CERTAIN RELATIONSHIPS AND RELATED PARTY TRANSACTIONS
Other than the compensation agreements and other arrangements described under “Executive Compensation” and “Director Compensation” in this prospectus and the transactions described below, since January 1, 2019, there has not been and there is not currently proposed, any transaction or series of similar transactions to which we were, or will be, a party in which the amount involved exceeded, or will exceed, the lesser of (i) $120,000 or (ii) one percent of the average of our total assets for the last two completed fiscal years, and in which any director, executive officer, holder of five percent or more of any class of our capital stock or any member of the immediate family of, or entities affiliated with, any of the foregoing persons, had, or will have, a direct or indirect material interest.
We lease commercial office space from BCG Chantilly, LLC (BCC), an entity in which Mr. Bowman, Mr. Bruen, Mr. Hickey own a 63.6% interest. The lease payments were less than $120,000 for the years ended December 31, 2019 and 2020. We do not expect lease payments to exceed $120,000 per year in future years. On December 31, 2019, our notes payable included $0.2 million owed to BCC with respect to a loan made in 2014 for working capital and unrelated to the lease. We repaid the note in full with accrued interest on September 30, 2020.
Bowman Lansdowne Development, LLC (BLD) is an entity in which Mr. Bowman, Mr. Bruen, Mr. Hickey and other non-named executive shareholders have a majority ownership interest. On December 31, 2019 and 2020, the Company’s notes receivable included $0.5 million and $0.5 million, respectively, from BLD in connection with management services we previously provided to BLD. We no longer provide these services, nor do we intend to do so in the future.

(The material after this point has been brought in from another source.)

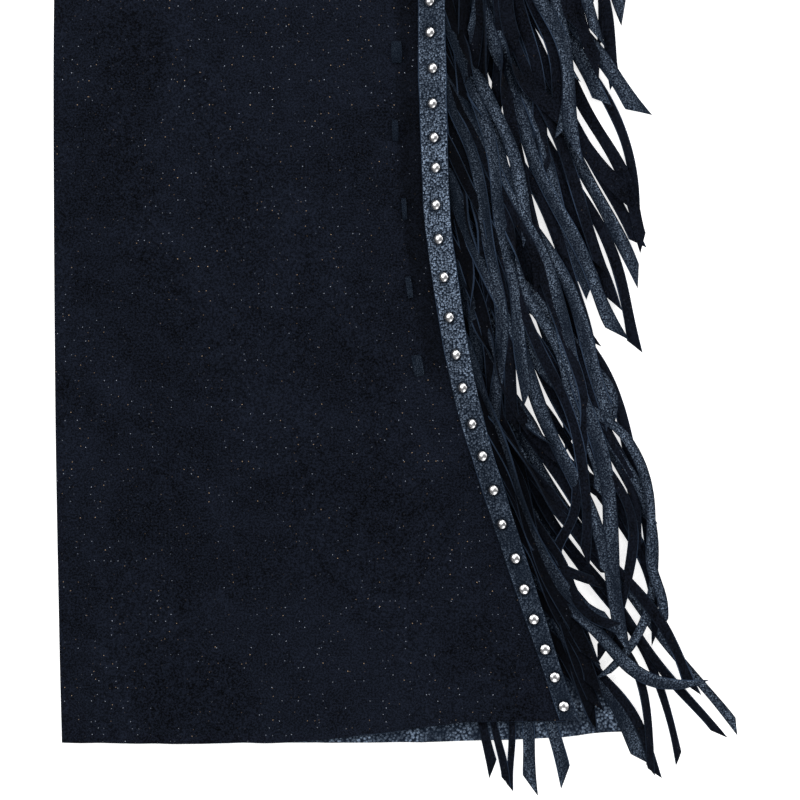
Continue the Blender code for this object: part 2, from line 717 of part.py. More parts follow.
def add_buckle(parent):
    """Square frame over the strap, and its prong, which rests on the far bar."""
    front = 2 * LEATHER + 2 * SEAM_GAP + LEATHER / 2 + 0.3
    low = front + LEATHER / 2 + SEAM_GAP
    middle = ((BELT_LOW_UP + 2 + BELT_HIGH_UP) / 2 - GARMENT_MIDDLE_UP) * MM
    frame = bmesh.new()
    bmesh.ops.create_cube(frame, size=1.0)
    bmesh.ops.scale(frame, verts=frame.verts, vec=(BUCKLE_LENGTH * MM, BUCKLE_HEIGHT * MM, BUCKLE_BAR * MM))
    top = max(frame.faces, key=lambda face: face.calc_center_median().z)
    bottom = min(frame.faces, key=lambda face: face.calc_center_median().z)
    bmesh.ops.inset_individual(frame, faces=[top, bottom], thickness=BUCKLE_BAR * MM)
    edges = [*top.edges, *bottom.edges]
    bmesh.ops.delete(frame, geom=[top, bottom], context="FACES_ONLY")
    bmesh.ops.bridge_loops(frame, edges=edges)
    bmesh.ops.recalc_face_normals(frame, faces=frame.faces)
    bmesh.ops.translate(frame, verts=frame.verts, vec=(0, middle, (low + BUCKLE_BAR / 2) * MM))
    add_object("buckle", frame, ["nickel"], parent)
    prong = bmesh.new()
    bmesh.ops.create_cube(prong, size=1.0)
    bmesh.ops.scale(prong, verts=prong.verts, vec=(24 * MM, 3 * MM, 2 * MM))
    prong_low = low + BUCKLE_BAR + SEAM_GAP
    bmesh.ops.translate(prong, verts=prong.verts, vec=(13 * MM, middle, (prong_low + 1) * MM))
    add_object("buckle_prong", prong, ["nickel"], parent)


def main():
    for old in list(bpy.data.objects):
        bpy.data.objects.remove(old, do_unlink=True)
    garment = bpy.data.objects.new("garment", None)
    bpy.context.scene.collection.objects.link(garment)
    layers = lay_fringe()
    for side, word in ((1, "right"), (-1, "left")):
        add_panels(side, word, garment)
        add_strip(side, word, garment)
        for layer, laid in enumerate(layers):
            add_fringe(side, word, layer, laid, garment)
        add_hem_fringe(side, word, garment)
        add_stitches(side, word, garment)
    add_belt(garment)
    add_buckle(garment)


main()
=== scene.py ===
"""Looks of a pair of fringed and studded leather chaps that lie flat with the front up."""

import math
from collections import namedtuple

import bmesh
import bpy
import numpy as np
from bpy.props import FloatProperty, FloatVectorProperty, PointerProperty
from mathutils import Matrix, Vector


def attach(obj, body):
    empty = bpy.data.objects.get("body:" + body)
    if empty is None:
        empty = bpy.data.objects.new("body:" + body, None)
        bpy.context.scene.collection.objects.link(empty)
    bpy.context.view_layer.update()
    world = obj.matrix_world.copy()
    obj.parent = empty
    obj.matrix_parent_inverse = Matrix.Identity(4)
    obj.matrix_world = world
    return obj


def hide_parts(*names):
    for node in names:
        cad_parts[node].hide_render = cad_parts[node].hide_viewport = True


bl_info = {
    "name": "Fringed chaps",
    "version": (1, 0, 0),
    "blender": (4, 5, 0),
    "location": "3D View > Sidebar > Chaps",
    "description": "Dresses the packed chaps in suede, grain leather and nickel",
    "category": "Object",
}

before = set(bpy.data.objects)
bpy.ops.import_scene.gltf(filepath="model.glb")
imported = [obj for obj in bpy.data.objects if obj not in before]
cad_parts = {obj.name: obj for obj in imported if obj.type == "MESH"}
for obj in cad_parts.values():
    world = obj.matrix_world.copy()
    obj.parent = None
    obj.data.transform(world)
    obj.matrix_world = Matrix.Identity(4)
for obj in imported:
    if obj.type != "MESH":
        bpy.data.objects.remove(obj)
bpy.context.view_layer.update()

# Sizes of the garment, in millimetres
MM = 0.001
LEATHER = 1.6
SEAM_GAP = 0.3
HEM_SPACING = 90.0
GARMENT_MIDDLE_UP = 510.5
CROTCH_UP = 770.0
PANEL_TOP_UP = 1040.0
BELT_LOW_UP = 1000.0
BELT_HIGH_UP = 1045.0
BACK_MARGIN = 25.0
STRIP_LOW_UP = 15.6
STRIP_HIGH_UP = 996.0
STRIP_THICKNESS = 1.2
FIRST_STUD_UP = 24.7
FRINGE_THICKNESS = 1.0
FRINGE_STEP = 1.2
FRINGE_LAYERS = 7
BACKING_WIDTH = 4.2
STRAND_CLEARANCE = 0.5
STITCH_PITCH = 51.0
STITCH_SPAN = (246.0, 870.0)
STITCH_INSETS = (27.0, 24.0, 21.0, 25.0, 23.0)
BELT_SIDE_X = 268.0
BUCKLE_LENGTH = 46.0
BUCKLE_HEIGHT = 52.0
BUCKLE_BAR = 4.0
HEM_BACKING_UP = (62.0, 70.0)
STUD_RADIUS = 3.2
STUD_CAP = 1.3
STUD_WALL = 0.7
THONG_WIDTH = 5.5
THONG_THICKNESS = 1.2
STITCH_LENGTH = 14.0
# Width of each stitch against the thong's, repeated down the leg
STITCH_WIDTHS = (1.25, 0.72, 0.6, 0.75, 1.3)
PRONG_LENGTH = 24.0
PRONG_RADIUS = 1.4
# Height of the middle of the belt's thickness where it crosses the front panels
BELT_FRONT_Z = 2 * LEATHER + 2 * SEAM_GAP + LEATHER / 2 + 0.3
# The fringe's layers from this one on also take strands that the solids leave out
FIRST_MIXED_LAYER = 3
MIXED_LAYERS = FRINGE_LAYERS - FIRST_MIXED_LAYER
# Shares of its length that a strand may be cut to, so that it finds room in a layer
STRAND_SHARES = (1.0, 0.85, 0.7)

# Middle of the photo's frame: across in metres, and up from the hem in millimetres
PHOTO_MIDDLE_X = 0.26535
PHOTO_MIDDLE_UP = 223.6

SIDES = ((1, "right"), (-1, "left"))

Height = namedtuple("Height", "up out")
Wide = namedtuple("Wide", "up width")
Hem = namedtuple("Hem", "out up")
Strand = namedtuple("Strand", "root hip_out hip_up knee_out knee_up tip_out tip_up width")
Winding = namedtuple("Winding", "root width course")
HemStrand = namedtuple("HemStrand", "root tip_out tip_up lean width")
Light = namedtuple("Light", "name spot size power")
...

Lansdowne Development Group, LLC (LDG) is an entity in which BLD has a minority ownership interest. On December 31, 2019, and 2020, our accounts receivable included $0.2 million and $0.1 million, respectively, due from LDG. On December 31, 2019, and 2020, our notes receivable included $0.2 million and $0.4 million, respectively from LDG. The loans were provided to LDG for working capital and we no longer provide such, nor do we intend to do so in the future.
Bowman Realty Investments 2010, LLC (BR10) is an entity in which Mr. Bowman, Mr. Bruen, Mr. Hickey and other non-named executive shareholders have a majority ownership interest. On December 31, 2019, and 2020, the Company’s notes receivable included $0.2 million and $0.2 million, respectively, from BR10 in connection with management services we previously provided to BLD. We no longer provide these services, nor do we intend to do so in the future.
Alwington Farm Developers, LLC (AFD) is an entity in which BR10 has a minority ownership interest. On December 31, 2019, the Company’s accounts receivable included $0.4 million due from AFD. On December 31, 2020 there was no balance in accounts receivable due from AFD. On December 31, 2019 and 2020, our notes receivable included $1.2 million and $1.2 million, respectively, from AFD. The notes were received in exchange for engineering services provided to AFD.
During the years ended December 31, 2019, and 2020, we provided administrative and accounting services to BLD, LDG, and BR10 entities at no cost. Beginning in 2021, we are providing these services on an arms-length basis at prevailing hourly rates for the persons involved.
We employ Gregory Bowman, the son of Mr. Bowman, as a full-time employee. We paid Gregory Bowman $0.1 million and $0.1 million for the years ended December 31, 2019 and 2020, respectively.
Bowman Realty Investments 2013 LLC (BR13) is an entity in which Mr. Bowman, Mr. Bruen, and Mr. Hickey have an ownership interest.
For the years ended December 31, 2019 and 2020, an employee of ours served as project manager for a real estate development project in which BLD, BR13, and during a portion of 2020 an entity owned and controlled by Mr. Bowman and his family have an ownership interest. The cost of the services provided for the years ended December 31, 2019 and 2020 were $0.1 million and $0.1 million, respectively. After the effectiveness of this offering, we will no longer provide these services at no cost to the project. Beginning in 2021, we are providing these services on an arms-length basis at prevailing hourly rates for the persons involved.
As of December 31, 2019, we had $0.8 million of unsecured advance to Mr. Bowman included in other assets. Mr. Bowman repaid the advance in full with accrued interest on September 29, 2020 through the redemption of 114,431 shares of our stock.
As of December 31, 2019, we had notes receivable from Mr. Bowman and Mr. Labovitz in the amounts of $5.4 million and $0.5 million, respectively. Both Mr. Bowman and Mr. Labovitz repaid their notes in full with accrued interest on September 29, 2020 through the redemption of our stock with 46,197 shares redeemed from Mr. Labovitz and 429,756 shares redeemed from Mr. Bowman.
On December 31, 2019, and 2020, we were due $0.3 million and $0.6 million, respectively, from stockholders, none of whom are named executive officers, directors or executive officers, under the terms of stock subscription notes receivable.